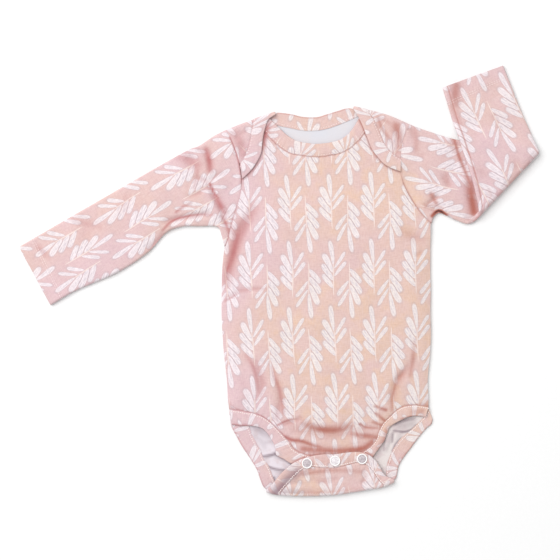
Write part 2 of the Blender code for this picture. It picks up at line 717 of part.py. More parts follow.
def press_snap(name, x, y):
    """A ring snap on the band, turned from its profile."""
    mesh = bpy.data.meshes.new(name)
    points = [(radius * MM, 0, height * MM) for radius, height in SNAP_PROFILE]
    mesh.from_pydata(points, [(i, i + 1) for i in range(len(points) - 1)], [])
    snap = bpy.data.objects.new(name, mesh)
    snap.location = (x * MM, y * MM, (TOP + SEAM_GAP) * MM)
    garment.objects.link(snap)
    add_material(snap, PLASTIC, 0.3)
    turning = snap.modifiers.new("turning", "SCREW")
    turning.steps = turning.render_steps = SNAP_SIDES
    turning.use_merge_vertices = True
    turning.merge_threshold = WELD * MM


for old in list(bpy.data.objects):
    bpy.data.objects.remove(old)
garment = bpy.data.collections.new("baby_bodysuit")
bpy.context.scene.collection.children.link(garment)

shoulder_left = Fold(SHOULDER_LEFT, 1)
shoulder_right = Fold(SHOULDER_RIGHT, 1)
crotch = Fold(CROTCH, -1)
armhole_left = Armhole(ARMHOLE_LEFT, shoulder_left, 0)
armhole_right = Armhole(ARMHOLE_RIGHT, shoulder_right, -1)

sew_back(shoulder_left, shoulder_right, crotch, armhole_left, armhole_right)
sew_front(armhole_left, armhole_right)
sew_sleeve_left(armhole_left)
sew_sleeve_right(armhole_right)
for snap in SNAPS:
    press_snap(*snap)
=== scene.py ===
# %% [markdown]
# # A baby's bodysuit in printed jersey, laid flat
# The garment is cut from thin cotton jersey: a front, a back and two sleeves, bound at the neck and the legs.
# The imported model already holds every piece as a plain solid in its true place. This script dresses each
# one with a finer shell of the same form, so the frame is loaded first and nothing in it is moved.

# %% Load the frame
from math import cos, pi, radians, sin

import bmesh
import bpy
import numpy as np
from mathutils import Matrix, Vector


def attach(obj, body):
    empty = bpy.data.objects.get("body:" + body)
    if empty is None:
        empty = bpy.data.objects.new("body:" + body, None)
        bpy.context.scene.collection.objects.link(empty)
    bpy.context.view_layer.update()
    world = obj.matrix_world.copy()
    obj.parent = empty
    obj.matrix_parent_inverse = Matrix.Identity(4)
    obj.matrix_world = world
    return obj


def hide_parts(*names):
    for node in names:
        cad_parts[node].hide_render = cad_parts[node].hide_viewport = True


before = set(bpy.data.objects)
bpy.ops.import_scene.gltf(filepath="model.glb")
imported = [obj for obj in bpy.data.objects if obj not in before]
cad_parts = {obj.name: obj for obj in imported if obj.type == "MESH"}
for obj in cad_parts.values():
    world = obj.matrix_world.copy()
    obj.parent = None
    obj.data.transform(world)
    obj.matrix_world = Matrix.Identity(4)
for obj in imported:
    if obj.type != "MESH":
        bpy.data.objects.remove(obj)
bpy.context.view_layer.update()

MM = 0.001

# %% [markdown]
# ## Camera, light and floor
# A garment for a shop page is shown from straight above on white card, under a big soft lamp at the upper
# left. A sun would be simpler, but its shadows are all alike. An area lamp gives soft ones and falls off a
# little towards the legs, and a white world fills them. The camera stands far away with a long lens, so the
# flat cloth keeps its proportions.

# %% The camera
VIEW_WIDTH = 0.56
VIEW_CENTRE = (0.001, 0.001)
CLOTH_LEVEL = 0.004
LENS = 100.0
SENSOR = 36.0


def add_object(name, data):
    made = bpy.data.objects.new(name, data)
    bpy.context.scene.collection.objects.link(made)
    return made


camera = add_object("camera", bpy.data.cameras.new("camera"))
camera.data.lens = LENS
camera.data.sensor_width = SENSOR
camera.location = (*VIEW_CENTRE, CLOTH_LEVEL + VIEW_WIDTH * LENS / SENSOR)
bpy.context.scene.camera = camera
print("camera", round(camera.location.z, 3), "m above the table")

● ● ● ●

WHAT IS BEING ASKED |
Out of the data above, set down the lines from the one with "crotch, armhole_left, armhole_right)" to the one with "# one with a", both included, exactly as written and with no additions.

FINAL RESULT |
sew_back(shoulder_left, shoulder_right, crotch, armhole_left, armhole_right)
sew_front(armhole_left, armhole_right)
sew_sleeve_left(armhole_left)
sew_sleeve_right(armhole_right)
for snap in SNAPS:
    press_snap(*snap)
=== scene.py ===
# %% [markdown]
# # A baby's bodysuit in printed jersey, laid flat
# The garment is cut from thin cotton jersey: a front, a back and two sleeves, bound at the neck and the legs.
# The imported model already holds every piece as a plain solid in its true place. This script dresses each
# one with a finer shell of the same form, so the frame is loaded first and nothing in it is moved.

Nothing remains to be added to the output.